[Start of RAW DATA]

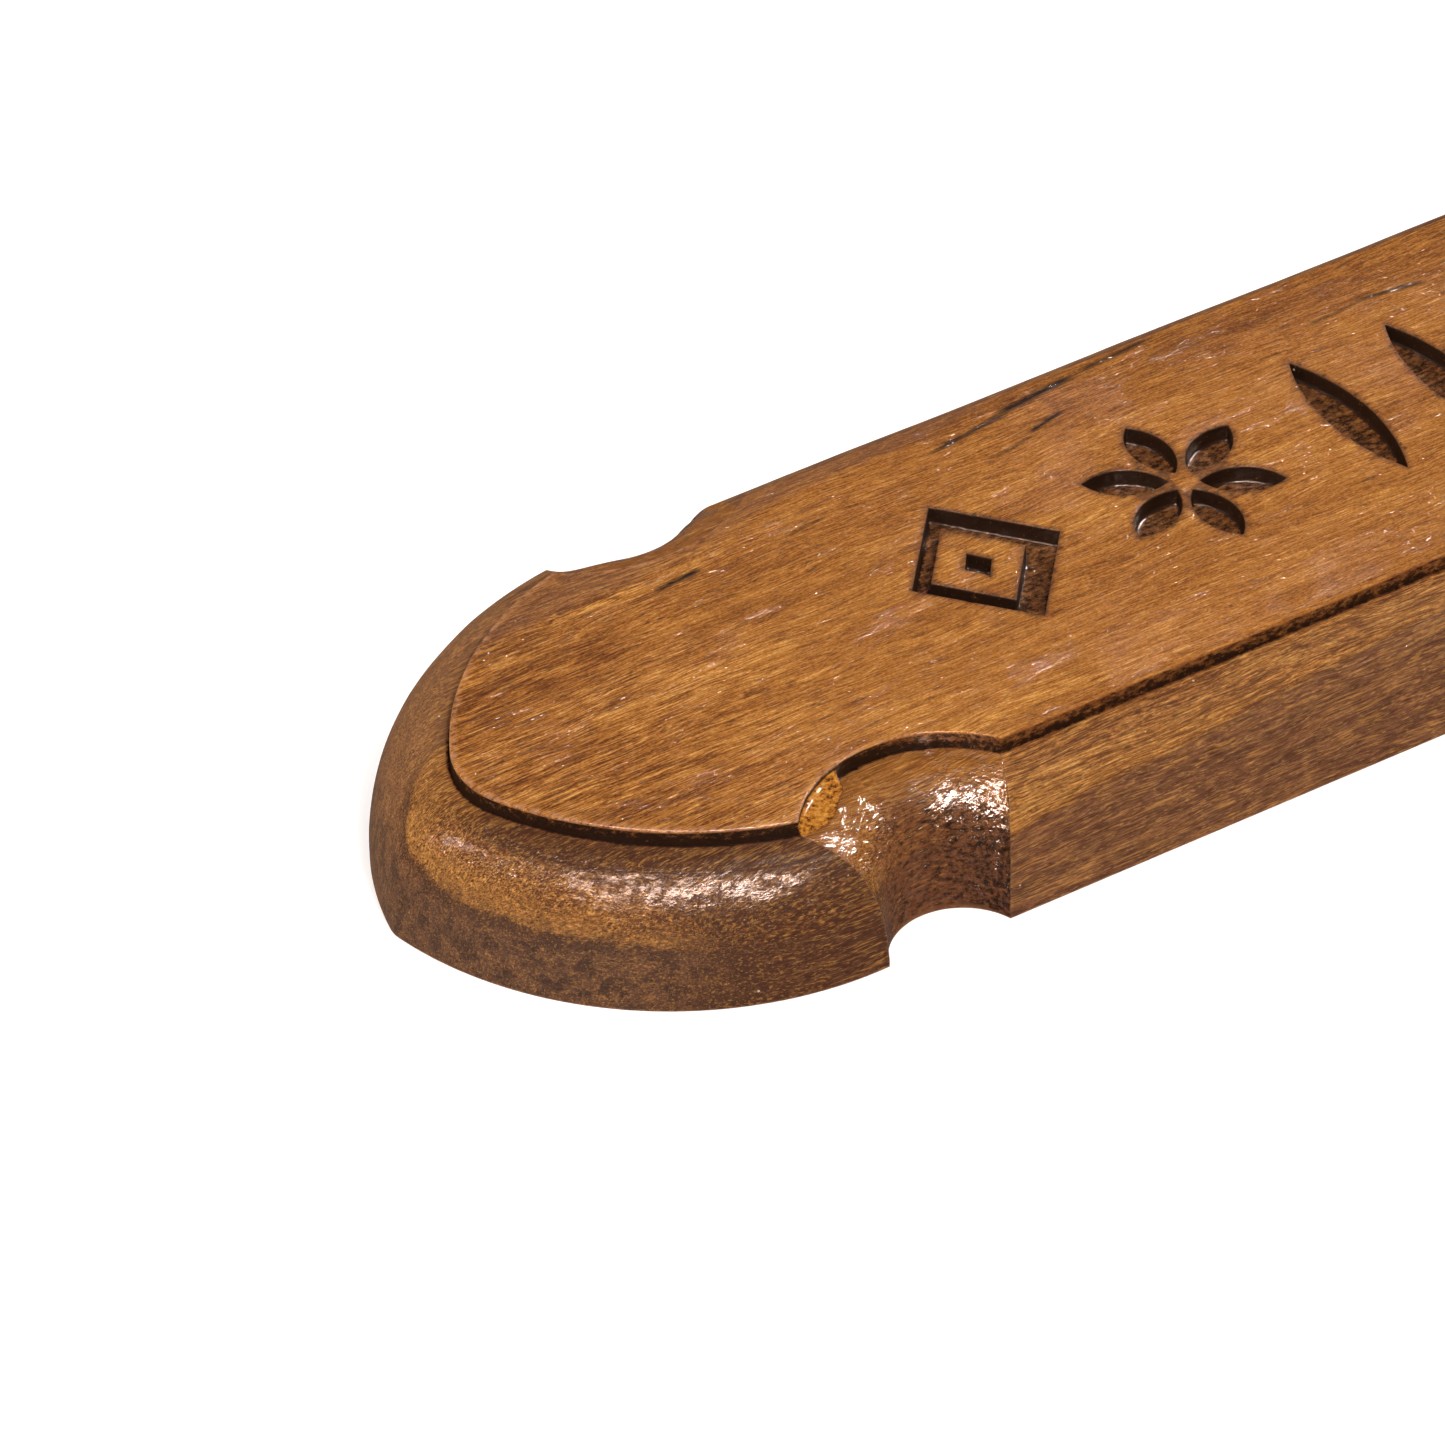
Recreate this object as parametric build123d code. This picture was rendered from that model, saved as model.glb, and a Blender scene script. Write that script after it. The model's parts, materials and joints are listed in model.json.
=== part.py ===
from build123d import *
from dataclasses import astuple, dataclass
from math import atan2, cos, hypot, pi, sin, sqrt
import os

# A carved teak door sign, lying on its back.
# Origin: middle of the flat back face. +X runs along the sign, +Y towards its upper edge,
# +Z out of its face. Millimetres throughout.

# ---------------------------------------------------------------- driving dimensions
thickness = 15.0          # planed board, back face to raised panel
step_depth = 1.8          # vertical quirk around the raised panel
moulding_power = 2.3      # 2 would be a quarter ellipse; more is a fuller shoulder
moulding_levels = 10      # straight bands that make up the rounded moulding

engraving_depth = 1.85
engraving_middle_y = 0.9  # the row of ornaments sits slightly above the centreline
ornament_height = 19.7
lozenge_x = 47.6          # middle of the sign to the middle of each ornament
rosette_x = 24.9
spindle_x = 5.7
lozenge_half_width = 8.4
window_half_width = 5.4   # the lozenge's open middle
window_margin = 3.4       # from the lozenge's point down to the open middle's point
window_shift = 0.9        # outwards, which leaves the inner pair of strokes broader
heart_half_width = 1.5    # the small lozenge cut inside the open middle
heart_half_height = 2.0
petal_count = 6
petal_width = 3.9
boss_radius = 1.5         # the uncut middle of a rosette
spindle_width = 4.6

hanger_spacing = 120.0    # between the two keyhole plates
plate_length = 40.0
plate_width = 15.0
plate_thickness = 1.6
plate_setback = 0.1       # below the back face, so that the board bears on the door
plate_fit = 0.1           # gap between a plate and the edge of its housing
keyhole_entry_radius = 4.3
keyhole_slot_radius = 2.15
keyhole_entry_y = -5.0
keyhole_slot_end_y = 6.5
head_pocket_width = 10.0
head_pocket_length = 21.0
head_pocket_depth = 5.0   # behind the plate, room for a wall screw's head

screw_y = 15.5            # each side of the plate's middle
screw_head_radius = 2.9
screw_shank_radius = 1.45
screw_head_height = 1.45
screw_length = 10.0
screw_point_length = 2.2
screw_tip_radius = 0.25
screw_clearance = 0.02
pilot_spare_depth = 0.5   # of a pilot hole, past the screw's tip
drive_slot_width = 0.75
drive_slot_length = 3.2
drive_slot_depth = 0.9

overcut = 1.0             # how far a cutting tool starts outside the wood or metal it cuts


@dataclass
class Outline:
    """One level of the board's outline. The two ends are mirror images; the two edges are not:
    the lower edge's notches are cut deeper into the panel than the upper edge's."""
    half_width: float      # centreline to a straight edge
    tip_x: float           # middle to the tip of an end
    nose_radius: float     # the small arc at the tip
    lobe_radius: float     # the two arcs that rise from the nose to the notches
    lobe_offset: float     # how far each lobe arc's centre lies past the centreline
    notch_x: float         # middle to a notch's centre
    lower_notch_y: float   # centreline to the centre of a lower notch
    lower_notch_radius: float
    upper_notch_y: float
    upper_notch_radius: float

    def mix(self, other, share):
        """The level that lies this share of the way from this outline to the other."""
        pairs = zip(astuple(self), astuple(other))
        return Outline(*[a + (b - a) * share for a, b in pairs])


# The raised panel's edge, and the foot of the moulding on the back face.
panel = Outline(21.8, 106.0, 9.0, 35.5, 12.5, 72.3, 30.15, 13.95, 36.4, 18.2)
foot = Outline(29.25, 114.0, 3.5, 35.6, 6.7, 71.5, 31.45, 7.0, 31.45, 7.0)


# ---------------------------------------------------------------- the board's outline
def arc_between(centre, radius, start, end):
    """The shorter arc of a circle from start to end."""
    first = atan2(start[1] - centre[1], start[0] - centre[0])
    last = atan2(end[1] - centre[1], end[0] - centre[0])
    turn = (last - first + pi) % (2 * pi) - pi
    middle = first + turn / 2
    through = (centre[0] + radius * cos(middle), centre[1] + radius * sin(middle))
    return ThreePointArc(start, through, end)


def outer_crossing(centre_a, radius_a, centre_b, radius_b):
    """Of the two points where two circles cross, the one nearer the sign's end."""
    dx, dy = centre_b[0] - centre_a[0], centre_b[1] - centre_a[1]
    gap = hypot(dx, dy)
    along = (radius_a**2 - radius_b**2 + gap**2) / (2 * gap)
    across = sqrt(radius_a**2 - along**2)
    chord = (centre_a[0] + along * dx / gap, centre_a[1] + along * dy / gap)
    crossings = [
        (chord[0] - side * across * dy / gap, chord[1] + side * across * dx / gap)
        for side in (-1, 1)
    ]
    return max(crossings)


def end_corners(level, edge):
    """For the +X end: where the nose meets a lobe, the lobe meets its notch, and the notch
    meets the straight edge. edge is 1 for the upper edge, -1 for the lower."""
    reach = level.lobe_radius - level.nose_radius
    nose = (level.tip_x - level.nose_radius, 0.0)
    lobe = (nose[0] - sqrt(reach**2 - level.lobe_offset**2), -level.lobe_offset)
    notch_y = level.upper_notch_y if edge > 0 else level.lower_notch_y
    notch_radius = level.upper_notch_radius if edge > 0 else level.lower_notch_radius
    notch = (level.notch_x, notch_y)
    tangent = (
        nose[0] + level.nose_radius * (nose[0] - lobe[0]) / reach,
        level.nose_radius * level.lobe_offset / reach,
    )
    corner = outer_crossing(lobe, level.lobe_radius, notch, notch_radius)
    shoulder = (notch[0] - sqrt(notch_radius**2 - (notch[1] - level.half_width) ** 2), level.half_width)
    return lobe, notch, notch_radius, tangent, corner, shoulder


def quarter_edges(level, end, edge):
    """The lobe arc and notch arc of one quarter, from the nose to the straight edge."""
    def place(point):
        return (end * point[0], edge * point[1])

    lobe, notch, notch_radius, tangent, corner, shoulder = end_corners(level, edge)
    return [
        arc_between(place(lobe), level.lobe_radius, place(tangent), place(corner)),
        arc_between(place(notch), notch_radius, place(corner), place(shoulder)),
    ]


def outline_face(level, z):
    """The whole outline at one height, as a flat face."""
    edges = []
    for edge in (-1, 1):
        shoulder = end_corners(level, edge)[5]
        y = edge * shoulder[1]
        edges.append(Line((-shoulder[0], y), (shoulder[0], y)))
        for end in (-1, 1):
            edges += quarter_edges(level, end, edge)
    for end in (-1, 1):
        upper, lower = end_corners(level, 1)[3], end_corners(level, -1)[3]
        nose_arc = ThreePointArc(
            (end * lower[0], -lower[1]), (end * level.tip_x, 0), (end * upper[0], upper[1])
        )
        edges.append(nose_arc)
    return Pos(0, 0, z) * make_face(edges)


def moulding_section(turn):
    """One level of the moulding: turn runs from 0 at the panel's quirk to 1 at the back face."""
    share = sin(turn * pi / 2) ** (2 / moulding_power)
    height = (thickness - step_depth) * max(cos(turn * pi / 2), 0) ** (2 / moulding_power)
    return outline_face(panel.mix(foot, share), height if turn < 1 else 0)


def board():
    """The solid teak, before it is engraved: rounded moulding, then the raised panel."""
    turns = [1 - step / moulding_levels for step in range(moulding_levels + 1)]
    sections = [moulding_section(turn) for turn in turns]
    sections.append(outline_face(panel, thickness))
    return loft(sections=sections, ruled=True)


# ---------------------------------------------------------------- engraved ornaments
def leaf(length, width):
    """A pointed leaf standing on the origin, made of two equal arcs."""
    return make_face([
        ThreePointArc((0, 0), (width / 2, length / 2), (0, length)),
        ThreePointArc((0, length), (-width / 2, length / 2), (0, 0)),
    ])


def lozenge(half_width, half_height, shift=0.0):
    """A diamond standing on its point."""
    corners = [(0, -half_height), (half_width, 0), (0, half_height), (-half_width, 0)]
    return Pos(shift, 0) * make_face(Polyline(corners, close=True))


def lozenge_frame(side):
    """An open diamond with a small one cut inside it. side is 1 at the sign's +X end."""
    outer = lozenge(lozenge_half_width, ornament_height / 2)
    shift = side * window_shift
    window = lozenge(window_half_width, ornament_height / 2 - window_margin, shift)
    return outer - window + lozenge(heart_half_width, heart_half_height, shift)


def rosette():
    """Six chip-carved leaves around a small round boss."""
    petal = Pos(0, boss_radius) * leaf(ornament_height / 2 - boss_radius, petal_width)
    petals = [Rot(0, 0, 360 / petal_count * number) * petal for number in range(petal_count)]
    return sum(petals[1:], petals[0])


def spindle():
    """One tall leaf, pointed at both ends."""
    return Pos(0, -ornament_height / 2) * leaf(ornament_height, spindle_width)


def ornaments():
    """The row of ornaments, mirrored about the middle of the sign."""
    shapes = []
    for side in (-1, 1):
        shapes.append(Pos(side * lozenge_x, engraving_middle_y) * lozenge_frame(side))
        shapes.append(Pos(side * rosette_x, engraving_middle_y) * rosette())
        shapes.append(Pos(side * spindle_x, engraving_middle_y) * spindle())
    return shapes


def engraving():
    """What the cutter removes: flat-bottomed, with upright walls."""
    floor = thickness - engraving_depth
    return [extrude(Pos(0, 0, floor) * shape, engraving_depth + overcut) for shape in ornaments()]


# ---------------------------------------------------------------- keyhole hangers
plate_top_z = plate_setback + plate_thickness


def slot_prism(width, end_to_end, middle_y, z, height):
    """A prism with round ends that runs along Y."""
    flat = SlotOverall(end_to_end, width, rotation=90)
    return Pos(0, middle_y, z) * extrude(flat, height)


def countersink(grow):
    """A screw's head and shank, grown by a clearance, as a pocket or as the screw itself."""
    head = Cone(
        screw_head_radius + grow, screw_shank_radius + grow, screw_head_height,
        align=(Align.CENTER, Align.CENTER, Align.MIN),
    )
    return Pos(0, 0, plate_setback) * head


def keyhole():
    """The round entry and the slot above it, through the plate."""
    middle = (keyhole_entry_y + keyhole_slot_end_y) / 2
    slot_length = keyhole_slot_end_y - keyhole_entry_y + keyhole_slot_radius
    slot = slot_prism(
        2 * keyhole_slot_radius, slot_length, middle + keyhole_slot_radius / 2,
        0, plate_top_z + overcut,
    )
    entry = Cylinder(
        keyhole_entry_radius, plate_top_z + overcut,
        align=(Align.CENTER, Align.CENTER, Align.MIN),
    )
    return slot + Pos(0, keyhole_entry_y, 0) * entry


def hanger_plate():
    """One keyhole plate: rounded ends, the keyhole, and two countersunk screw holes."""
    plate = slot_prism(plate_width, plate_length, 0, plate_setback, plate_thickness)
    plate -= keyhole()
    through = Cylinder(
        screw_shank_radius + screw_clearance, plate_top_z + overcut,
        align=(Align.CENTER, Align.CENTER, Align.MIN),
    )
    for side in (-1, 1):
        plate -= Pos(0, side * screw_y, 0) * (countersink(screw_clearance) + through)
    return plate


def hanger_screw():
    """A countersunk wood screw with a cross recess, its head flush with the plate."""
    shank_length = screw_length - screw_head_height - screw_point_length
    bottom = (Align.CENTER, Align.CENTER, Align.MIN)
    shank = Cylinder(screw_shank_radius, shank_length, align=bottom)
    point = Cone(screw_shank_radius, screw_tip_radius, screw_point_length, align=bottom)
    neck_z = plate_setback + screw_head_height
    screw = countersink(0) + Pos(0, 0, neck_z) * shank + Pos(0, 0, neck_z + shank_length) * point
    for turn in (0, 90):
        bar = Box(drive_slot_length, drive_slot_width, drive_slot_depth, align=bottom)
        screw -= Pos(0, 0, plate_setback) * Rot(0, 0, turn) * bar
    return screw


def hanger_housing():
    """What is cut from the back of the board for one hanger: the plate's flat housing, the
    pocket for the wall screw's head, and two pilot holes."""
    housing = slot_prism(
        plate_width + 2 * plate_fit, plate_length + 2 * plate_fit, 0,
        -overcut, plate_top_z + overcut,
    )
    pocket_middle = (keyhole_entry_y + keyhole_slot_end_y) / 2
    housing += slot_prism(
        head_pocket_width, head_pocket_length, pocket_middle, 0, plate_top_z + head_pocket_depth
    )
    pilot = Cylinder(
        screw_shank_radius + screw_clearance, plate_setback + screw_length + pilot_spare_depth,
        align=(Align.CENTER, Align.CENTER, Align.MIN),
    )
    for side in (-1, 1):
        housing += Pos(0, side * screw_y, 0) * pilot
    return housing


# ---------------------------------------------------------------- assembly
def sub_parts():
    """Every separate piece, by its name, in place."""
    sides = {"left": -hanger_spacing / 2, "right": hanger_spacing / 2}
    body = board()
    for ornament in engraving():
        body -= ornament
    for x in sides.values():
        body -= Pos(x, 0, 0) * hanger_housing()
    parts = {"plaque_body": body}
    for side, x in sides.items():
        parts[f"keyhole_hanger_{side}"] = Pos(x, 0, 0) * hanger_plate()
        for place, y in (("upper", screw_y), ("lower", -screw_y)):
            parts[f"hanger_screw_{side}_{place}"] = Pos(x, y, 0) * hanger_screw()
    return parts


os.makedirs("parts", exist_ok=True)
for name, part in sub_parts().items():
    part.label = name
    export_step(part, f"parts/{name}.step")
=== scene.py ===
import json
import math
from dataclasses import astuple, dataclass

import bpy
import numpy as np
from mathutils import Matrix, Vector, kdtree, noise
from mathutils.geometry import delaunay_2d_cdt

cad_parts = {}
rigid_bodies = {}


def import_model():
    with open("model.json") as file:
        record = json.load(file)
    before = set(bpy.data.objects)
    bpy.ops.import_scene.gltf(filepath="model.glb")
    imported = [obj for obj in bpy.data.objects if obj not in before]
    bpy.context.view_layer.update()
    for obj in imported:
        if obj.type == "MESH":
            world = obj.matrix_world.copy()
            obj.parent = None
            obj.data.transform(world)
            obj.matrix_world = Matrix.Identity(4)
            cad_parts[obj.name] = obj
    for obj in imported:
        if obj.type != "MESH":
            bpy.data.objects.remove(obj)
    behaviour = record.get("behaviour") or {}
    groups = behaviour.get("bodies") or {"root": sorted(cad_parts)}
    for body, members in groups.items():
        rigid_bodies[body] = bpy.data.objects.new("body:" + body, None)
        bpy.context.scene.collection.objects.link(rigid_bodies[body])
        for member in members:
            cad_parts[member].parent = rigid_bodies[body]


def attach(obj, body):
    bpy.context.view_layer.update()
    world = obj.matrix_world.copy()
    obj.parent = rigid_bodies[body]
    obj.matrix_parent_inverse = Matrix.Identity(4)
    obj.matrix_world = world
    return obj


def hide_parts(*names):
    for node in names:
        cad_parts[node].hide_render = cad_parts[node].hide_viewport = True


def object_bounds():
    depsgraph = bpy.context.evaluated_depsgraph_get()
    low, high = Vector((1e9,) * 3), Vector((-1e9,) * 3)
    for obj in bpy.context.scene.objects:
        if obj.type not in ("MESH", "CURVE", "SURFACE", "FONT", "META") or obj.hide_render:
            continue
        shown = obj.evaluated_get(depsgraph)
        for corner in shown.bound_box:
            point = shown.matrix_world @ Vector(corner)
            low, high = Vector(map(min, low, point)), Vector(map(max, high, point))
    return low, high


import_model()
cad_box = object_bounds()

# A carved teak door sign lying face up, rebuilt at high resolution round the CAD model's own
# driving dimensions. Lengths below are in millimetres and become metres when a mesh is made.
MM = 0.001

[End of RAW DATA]

Give back the listing exactly, please, from its first line to the line containing "# +Z out of its face. Millimetres throughout.", inclusive, and nothing past that line.

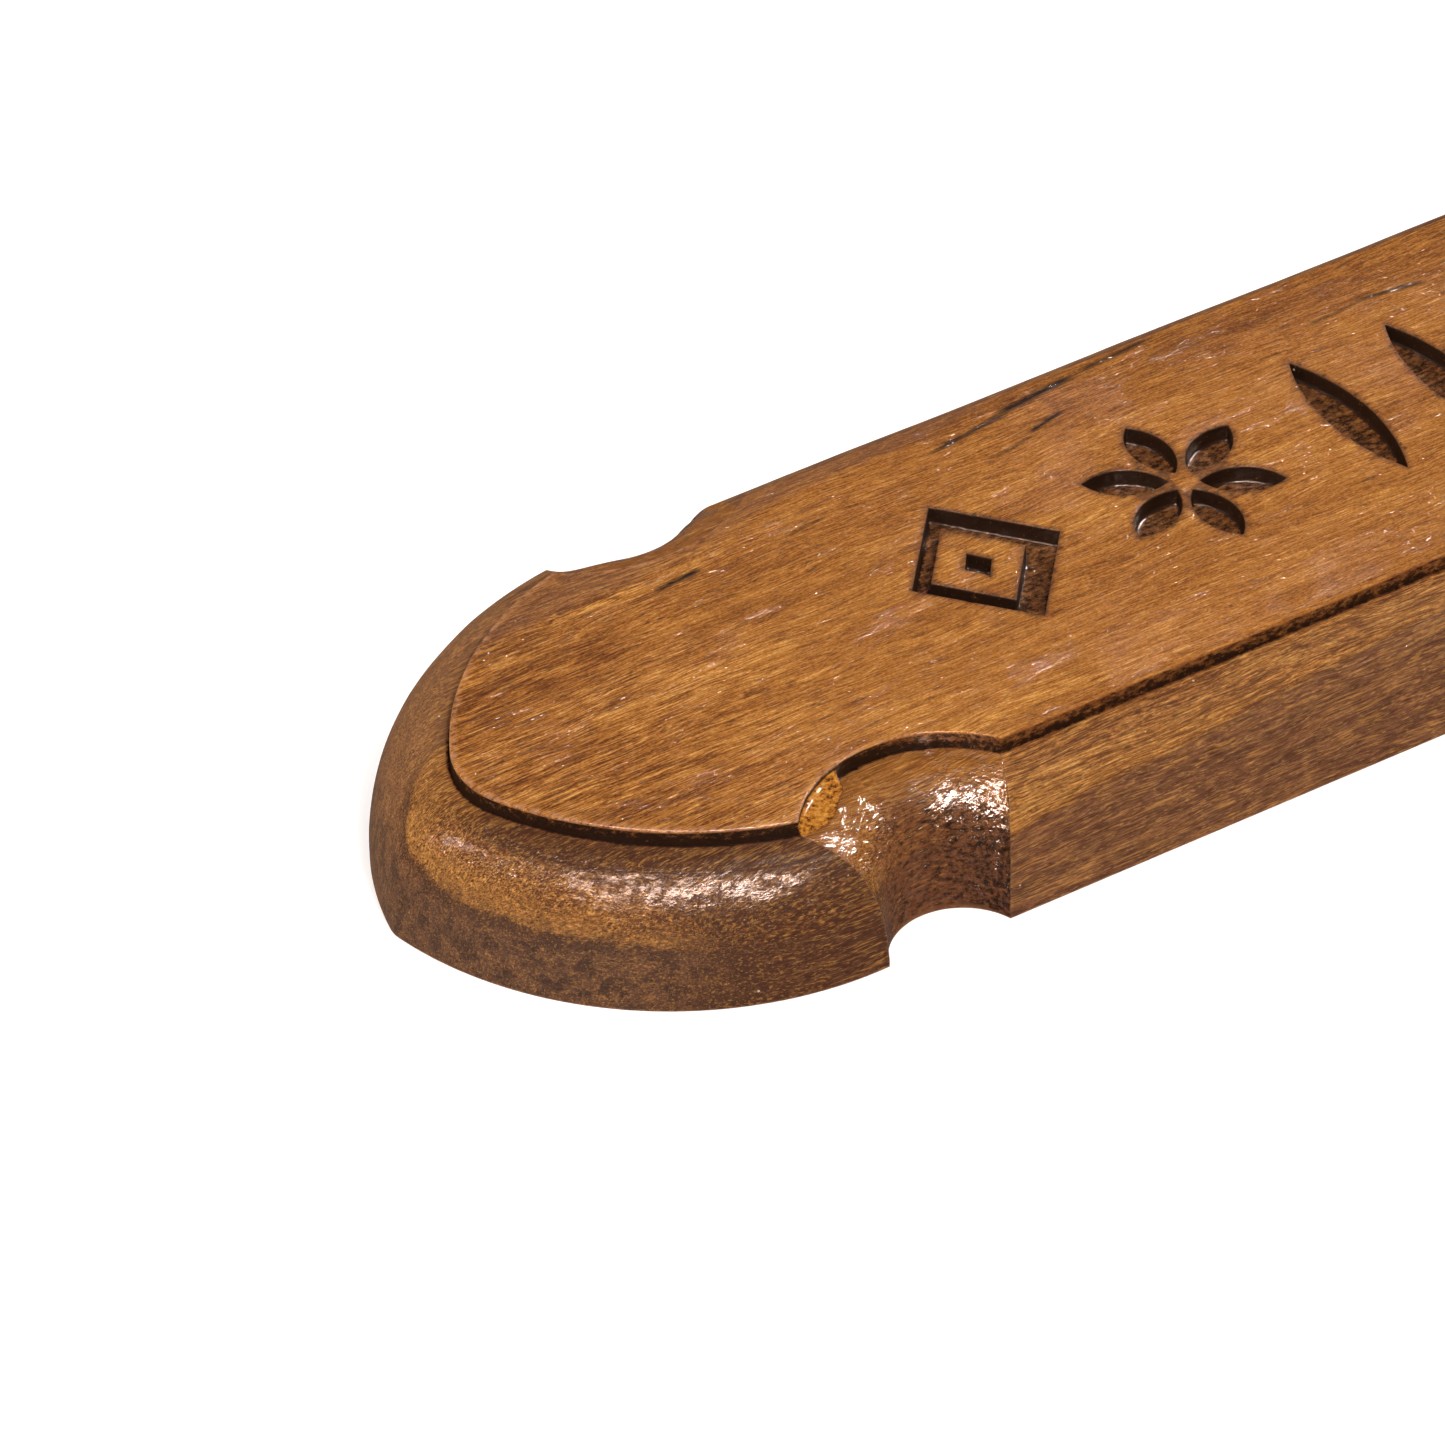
Recreate this object as parametric build123d code. This picture was rendered from that model, saved as model.glb, and a Blender scene script. Write that script after it. The model's parts, materials and joints are listed in model.json.
=== part.py ===
from build123d import *
from dataclasses import astuple, dataclass
from math import atan2, cos, hypot, pi, sin, sqrt
import os

# A carved teak door sign, lying on its back.
# Origin: middle of the flat back face. +X runs along the sign, +Y towards its upper edge,
# +Z out of its face. Millimetres throughout.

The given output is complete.